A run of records
┌──

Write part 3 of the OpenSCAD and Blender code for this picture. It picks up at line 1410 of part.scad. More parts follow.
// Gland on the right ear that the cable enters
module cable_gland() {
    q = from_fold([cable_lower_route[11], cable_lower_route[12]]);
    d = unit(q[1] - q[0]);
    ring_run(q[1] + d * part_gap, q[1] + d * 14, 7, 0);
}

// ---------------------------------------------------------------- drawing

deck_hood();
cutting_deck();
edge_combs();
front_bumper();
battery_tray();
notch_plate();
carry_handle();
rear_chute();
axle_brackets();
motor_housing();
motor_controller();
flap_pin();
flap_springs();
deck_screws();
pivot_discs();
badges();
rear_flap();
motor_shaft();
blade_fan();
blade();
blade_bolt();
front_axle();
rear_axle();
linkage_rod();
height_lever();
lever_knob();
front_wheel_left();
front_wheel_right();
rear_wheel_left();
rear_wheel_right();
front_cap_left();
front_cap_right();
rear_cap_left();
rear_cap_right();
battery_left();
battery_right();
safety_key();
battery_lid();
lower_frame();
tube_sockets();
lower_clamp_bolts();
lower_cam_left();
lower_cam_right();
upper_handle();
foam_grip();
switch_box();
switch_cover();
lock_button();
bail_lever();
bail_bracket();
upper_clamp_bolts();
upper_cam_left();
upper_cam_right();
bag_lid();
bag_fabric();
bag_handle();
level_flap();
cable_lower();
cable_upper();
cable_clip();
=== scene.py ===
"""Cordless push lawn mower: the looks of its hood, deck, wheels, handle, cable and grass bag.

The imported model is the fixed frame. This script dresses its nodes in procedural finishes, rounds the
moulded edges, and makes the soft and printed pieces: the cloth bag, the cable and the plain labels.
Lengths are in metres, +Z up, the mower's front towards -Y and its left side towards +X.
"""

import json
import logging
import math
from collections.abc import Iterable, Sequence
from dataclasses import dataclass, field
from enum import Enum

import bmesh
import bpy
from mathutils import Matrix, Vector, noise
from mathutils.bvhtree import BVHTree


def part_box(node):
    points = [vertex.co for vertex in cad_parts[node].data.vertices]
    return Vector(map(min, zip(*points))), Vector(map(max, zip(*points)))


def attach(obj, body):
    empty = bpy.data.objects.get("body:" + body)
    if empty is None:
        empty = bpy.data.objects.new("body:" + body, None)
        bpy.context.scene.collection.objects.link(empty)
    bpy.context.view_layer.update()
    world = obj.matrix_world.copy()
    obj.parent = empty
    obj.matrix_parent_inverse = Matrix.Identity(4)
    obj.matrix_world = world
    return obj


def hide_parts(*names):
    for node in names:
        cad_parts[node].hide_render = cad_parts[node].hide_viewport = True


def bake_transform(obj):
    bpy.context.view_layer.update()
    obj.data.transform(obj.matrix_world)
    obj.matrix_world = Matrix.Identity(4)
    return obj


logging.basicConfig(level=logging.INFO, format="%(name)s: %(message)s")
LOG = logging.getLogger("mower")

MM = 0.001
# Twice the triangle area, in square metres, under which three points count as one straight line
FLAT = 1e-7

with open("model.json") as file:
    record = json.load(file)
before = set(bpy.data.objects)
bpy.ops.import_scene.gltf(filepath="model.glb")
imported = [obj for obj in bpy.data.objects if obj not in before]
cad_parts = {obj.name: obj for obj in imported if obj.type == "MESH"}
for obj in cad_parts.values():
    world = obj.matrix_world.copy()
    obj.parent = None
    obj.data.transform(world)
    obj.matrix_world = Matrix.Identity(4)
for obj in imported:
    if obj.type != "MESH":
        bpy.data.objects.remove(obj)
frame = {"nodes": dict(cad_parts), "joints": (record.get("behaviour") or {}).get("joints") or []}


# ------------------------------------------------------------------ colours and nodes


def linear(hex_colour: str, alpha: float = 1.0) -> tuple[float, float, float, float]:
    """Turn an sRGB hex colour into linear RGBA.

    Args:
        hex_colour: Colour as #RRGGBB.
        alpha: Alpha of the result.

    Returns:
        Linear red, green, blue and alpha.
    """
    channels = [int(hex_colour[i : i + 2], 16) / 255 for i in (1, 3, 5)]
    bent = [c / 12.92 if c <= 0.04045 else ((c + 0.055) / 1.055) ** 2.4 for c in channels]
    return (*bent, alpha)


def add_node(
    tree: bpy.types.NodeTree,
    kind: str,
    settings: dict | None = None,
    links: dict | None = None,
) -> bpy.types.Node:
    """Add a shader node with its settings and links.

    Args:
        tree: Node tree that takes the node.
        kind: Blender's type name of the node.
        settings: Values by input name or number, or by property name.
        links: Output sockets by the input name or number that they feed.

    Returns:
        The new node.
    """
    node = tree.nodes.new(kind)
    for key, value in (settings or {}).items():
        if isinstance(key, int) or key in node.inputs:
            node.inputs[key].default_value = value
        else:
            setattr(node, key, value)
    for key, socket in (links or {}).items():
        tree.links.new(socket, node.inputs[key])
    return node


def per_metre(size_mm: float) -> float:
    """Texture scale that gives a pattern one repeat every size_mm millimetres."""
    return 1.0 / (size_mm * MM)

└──
┌──

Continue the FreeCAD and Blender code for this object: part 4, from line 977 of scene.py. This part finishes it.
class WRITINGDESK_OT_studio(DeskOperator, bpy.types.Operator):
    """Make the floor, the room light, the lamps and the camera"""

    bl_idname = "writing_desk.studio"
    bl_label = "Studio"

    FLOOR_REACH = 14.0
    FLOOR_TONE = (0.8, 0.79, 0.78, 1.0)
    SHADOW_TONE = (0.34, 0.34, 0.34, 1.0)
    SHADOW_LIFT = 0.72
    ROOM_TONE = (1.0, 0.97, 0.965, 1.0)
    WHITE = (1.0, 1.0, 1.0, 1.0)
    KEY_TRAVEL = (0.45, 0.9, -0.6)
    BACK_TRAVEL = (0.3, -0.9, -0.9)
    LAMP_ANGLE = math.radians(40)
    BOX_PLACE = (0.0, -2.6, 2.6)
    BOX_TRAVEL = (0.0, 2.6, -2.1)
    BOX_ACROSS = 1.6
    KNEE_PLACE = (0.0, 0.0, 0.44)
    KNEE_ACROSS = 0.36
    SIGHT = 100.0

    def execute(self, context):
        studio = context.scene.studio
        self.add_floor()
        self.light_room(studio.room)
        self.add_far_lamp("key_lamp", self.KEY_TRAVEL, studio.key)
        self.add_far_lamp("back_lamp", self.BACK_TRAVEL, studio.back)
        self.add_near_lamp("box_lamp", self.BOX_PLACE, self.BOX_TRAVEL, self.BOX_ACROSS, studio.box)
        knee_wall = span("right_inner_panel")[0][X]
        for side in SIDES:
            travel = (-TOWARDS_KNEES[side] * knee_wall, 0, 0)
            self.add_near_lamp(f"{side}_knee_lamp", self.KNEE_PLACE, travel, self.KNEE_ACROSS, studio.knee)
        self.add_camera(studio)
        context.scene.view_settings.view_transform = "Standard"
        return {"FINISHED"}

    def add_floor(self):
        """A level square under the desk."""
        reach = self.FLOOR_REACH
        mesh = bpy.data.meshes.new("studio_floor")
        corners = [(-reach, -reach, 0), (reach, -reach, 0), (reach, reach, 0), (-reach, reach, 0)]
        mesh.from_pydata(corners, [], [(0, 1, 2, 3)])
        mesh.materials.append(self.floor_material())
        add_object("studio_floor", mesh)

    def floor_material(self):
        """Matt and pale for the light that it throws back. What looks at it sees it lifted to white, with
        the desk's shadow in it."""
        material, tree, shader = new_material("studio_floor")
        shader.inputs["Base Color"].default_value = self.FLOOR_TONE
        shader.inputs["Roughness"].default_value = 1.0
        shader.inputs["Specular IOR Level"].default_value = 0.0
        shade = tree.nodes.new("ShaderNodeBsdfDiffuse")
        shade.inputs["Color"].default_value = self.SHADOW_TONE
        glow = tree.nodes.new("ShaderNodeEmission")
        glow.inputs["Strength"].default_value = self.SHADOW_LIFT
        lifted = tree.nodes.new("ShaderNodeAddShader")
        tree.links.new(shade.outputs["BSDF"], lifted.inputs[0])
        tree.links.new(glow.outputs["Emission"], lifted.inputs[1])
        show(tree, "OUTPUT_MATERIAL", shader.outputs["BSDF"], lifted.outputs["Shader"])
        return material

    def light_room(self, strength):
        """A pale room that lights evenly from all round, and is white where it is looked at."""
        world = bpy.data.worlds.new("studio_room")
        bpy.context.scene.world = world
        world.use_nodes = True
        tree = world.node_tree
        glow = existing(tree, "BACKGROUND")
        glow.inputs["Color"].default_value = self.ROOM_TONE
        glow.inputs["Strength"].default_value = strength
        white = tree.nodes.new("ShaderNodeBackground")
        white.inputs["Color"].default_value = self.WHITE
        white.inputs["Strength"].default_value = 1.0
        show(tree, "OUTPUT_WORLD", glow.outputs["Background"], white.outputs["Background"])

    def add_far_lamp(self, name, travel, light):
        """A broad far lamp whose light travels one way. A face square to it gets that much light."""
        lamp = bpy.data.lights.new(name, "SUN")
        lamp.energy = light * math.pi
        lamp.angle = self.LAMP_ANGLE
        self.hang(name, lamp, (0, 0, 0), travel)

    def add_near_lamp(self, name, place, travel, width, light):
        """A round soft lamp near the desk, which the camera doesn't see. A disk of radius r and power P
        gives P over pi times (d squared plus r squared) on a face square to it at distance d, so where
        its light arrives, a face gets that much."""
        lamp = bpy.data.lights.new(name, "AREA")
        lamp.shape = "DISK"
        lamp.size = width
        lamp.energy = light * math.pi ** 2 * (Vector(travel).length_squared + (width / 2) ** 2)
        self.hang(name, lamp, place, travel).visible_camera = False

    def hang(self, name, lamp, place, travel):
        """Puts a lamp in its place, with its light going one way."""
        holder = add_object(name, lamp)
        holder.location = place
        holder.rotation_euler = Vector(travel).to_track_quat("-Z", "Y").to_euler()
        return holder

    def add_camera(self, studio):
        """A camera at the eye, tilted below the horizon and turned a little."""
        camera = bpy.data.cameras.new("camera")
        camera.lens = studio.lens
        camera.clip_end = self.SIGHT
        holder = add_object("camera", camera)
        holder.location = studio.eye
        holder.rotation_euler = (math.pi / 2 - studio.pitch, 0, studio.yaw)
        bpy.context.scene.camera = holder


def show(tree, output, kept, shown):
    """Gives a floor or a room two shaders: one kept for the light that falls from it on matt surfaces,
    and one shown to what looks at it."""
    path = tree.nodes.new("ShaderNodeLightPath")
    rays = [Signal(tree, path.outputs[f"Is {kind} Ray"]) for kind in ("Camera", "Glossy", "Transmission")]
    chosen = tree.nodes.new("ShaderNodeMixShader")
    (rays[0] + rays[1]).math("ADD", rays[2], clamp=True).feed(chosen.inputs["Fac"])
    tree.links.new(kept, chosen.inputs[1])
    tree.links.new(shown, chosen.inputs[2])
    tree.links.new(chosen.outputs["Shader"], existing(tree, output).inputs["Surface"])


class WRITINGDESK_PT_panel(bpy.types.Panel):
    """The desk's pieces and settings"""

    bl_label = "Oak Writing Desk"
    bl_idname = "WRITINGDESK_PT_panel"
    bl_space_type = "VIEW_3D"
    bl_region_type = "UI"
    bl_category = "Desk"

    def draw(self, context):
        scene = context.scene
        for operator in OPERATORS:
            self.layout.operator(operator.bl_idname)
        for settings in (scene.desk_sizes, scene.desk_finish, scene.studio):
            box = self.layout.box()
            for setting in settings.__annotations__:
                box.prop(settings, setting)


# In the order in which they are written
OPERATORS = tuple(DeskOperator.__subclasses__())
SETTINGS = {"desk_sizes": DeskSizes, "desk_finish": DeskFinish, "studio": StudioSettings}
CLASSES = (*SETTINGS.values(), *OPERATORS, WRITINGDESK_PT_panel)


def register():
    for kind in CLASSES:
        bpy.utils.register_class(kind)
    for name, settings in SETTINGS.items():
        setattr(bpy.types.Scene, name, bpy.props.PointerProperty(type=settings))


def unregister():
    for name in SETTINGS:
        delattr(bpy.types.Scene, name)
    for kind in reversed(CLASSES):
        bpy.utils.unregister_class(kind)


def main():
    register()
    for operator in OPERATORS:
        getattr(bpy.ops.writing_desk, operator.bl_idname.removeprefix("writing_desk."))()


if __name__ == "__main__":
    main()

└──
┌──

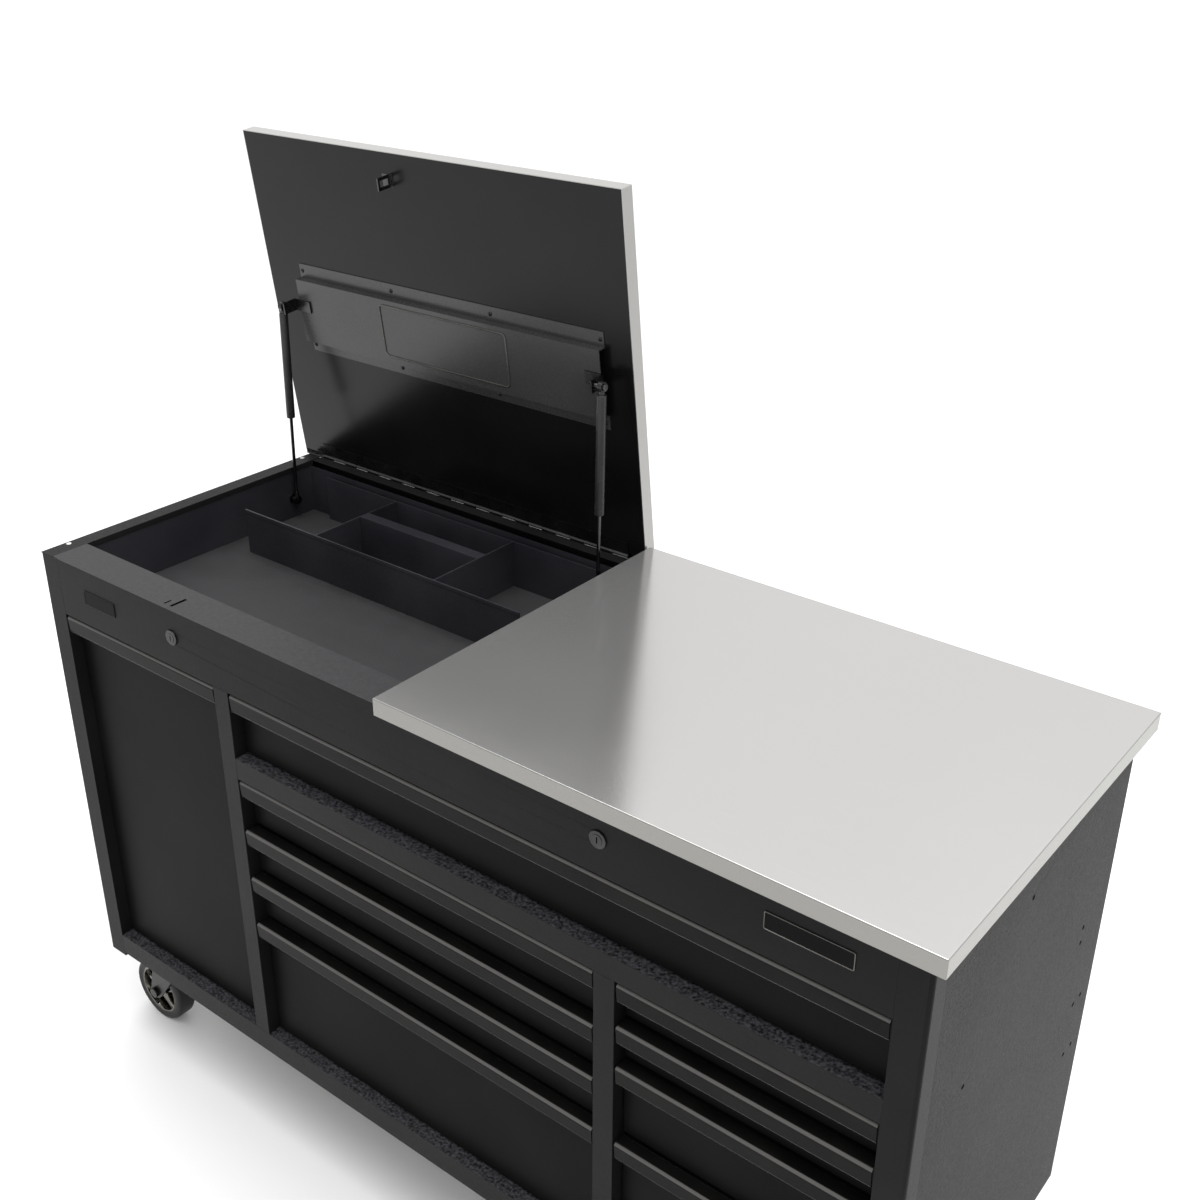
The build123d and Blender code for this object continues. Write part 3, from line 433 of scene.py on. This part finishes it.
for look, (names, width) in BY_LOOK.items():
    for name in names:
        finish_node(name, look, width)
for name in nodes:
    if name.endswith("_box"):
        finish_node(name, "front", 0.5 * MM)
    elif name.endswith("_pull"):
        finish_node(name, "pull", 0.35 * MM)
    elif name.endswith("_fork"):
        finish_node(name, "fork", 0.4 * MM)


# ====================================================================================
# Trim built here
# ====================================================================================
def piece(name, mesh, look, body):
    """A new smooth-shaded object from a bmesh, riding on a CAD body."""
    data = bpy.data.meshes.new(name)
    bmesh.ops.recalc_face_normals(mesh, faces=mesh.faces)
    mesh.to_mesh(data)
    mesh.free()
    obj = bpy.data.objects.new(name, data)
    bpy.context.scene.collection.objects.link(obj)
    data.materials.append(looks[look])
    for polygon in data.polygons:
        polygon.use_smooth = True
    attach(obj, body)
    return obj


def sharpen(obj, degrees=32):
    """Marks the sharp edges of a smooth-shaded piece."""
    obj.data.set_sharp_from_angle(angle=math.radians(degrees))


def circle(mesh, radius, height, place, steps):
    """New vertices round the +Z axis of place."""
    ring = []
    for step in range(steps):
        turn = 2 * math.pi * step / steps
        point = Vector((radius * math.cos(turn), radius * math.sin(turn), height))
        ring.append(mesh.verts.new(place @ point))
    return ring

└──

__EXERCISE DESCRIPTION__: What do the lines above say from the one containing "The build123d and" down to the one containing "return ring"? Return them exactly, both end lines included, and only them.

__FINAL RESULT__:
The build123d and Blender code for this object continues. Write part 3, from line 433 of scene.py on. This part finishes it.
for look, (names, width) in BY_LOOK.items():
    for name in names:
        finish_node(name, look, width)
for name in nodes:
    if name.endswith("_box"):
        finish_node(name, "front", 0.5 * MM)
    elif name.endswith("_pull"):
        finish_node(name, "pull", 0.35 * MM)
    elif name.endswith("_fork"):
        finish_node(name, "fork", 0.4 * MM)


# ====================================================================================
# Trim built here
# ====================================================================================
def piece(name, mesh, look, body):
    """A new smooth-shaded object from a bmesh, riding on a CAD body."""
    data = bpy.data.meshes.new(name)
    bmesh.ops.recalc_face_normals(mesh, faces=mesh.faces)
    mesh.to_mesh(data)
    mesh.free()
    obj = bpy.data.objects.new(name, data)
    bpy.context.scene.collection.objects.link(obj)
    data.materials.append(looks[look])
    for polygon in data.polygons:
        polygon.use_smooth = True
    attach(obj, body)
    return obj


def sharpen(obj, degrees=32):
    """Marks the sharp edges of a smooth-shaded piece."""
    obj.data.set_sharp_from_angle(angle=math.radians(degrees))


def circle(mesh, radius, height, place, steps):
    """New vertices round the +Z axis of place."""
    ring = []
    for step in range(steps):
        turn = 2 * math.pi * step / steps
        point = Vector((radius * math.cos(turn), radius * math.sin(turn), height))
        ring.append(mesh.verts.new(place @ point))
    return ring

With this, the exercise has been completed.